So per conoscenza diretta che Vittorio Sgarbi, sottosegretario alla Cultura, è un tipo sanguigno. Ama espressioni forti, adora le sfide impossibili e – dipendesse da lui – sfiderebbe un rivale a duello un giorno sì e l’altro pure. All’indomani del trionfale Boris Godunov scaligero, ha avviato la triste polemica sulla necessità di affidare a italiani le più grandi istituzioni italiane come La Scala e gli Uffizi. La stoccata ha provocato la risentita risposta del sovrintendente Dominique Meyer, che dopo trent’anni in Italia non si sente straniero e per altro sostiene di non conoscere Sgarbi. La lite a distanza è finita con la minaccia del sottosegretario di togliere udite udite – i finanziamenti pubblici al teatro.
Poco importa se farà seguire azioni alle parole. La minaccia resta. Assieme a un filo di vergogna per il motivo della polemica. Da oriunda, generosamente italianizzata, mi domando che senso ha denunciare il potere degli stranieri in questa Italia che fa parte di una Europa vogliosa di mostrarsi unita in un momento non facile. E che senso ha avviare un attacco del genere dopo una “prima” della Scala che ha confermato le capacità del sovrintendente. Ma mentre noi cerchiamo di raccapezzarci nel caos, il prode ipernazionalista Sgarbi è passato dalla Scala alla contestazione delle pale eoliche attaccando questa volta il ministro dell’ambiente Pichetto Fratin che sembra incline ad installarne di nuove. Ed ecco lo Sgarbi furioso che se la prende con questi pali infami che deturpano il paesaggio, sono asserviti agli interessi della mafia e per di più aiutano poco sul fronte energetico coprendo solo il 2% del fabbisogno nazionale. Anche perché una metà di questi infernali aggeggi resta ferma. Il tema è caldo, e non ci fa piacere pensare ai guadagni della mafia anche in questo campo. Fatto sta che Sgarbi attacca con veemenza un collega di governo, comportandosi come un efficientissimo membro dell’opposizione.

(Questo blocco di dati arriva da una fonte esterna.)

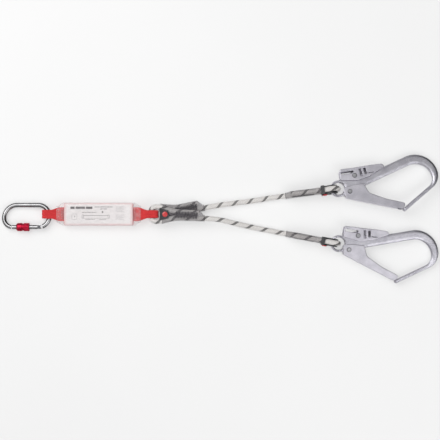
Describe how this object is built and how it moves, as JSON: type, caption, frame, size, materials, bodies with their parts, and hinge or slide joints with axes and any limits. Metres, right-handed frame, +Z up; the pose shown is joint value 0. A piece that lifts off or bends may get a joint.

A quanto pare, il nostro amico ha per unica bussola il desiderio di stupire. Uno dei più recenti exploit risale alla consegna del premio Vincenzo Padula (9 dicembre) che ha meritatamente vinto per la saggistica con il sontuoso Raffaello, un dio mortale (La Nave di Teseo). Le cronache confermano che quando Tiziana Ferrario, conduttrice della serata, gli ha chiesto come trovava il tempo per stare dietro a tante attività diverse, il buon discolo Vittorio ha amabilmente spiegato che gli resta tanto tempo da quando ha rinunciato al sesso. E davanti a un pubblico prima sbigottito, poi deliziato, ha molto insistito sul concetto soffermandosi sui moti del suo Uccello e sul suo nuovo rapporto asessuato con le donne, che pure lo rincorrono ancora, mentre le conduttrice conteneva le sue esternazioni ostentando una dose praticamente infinita di calma professionale.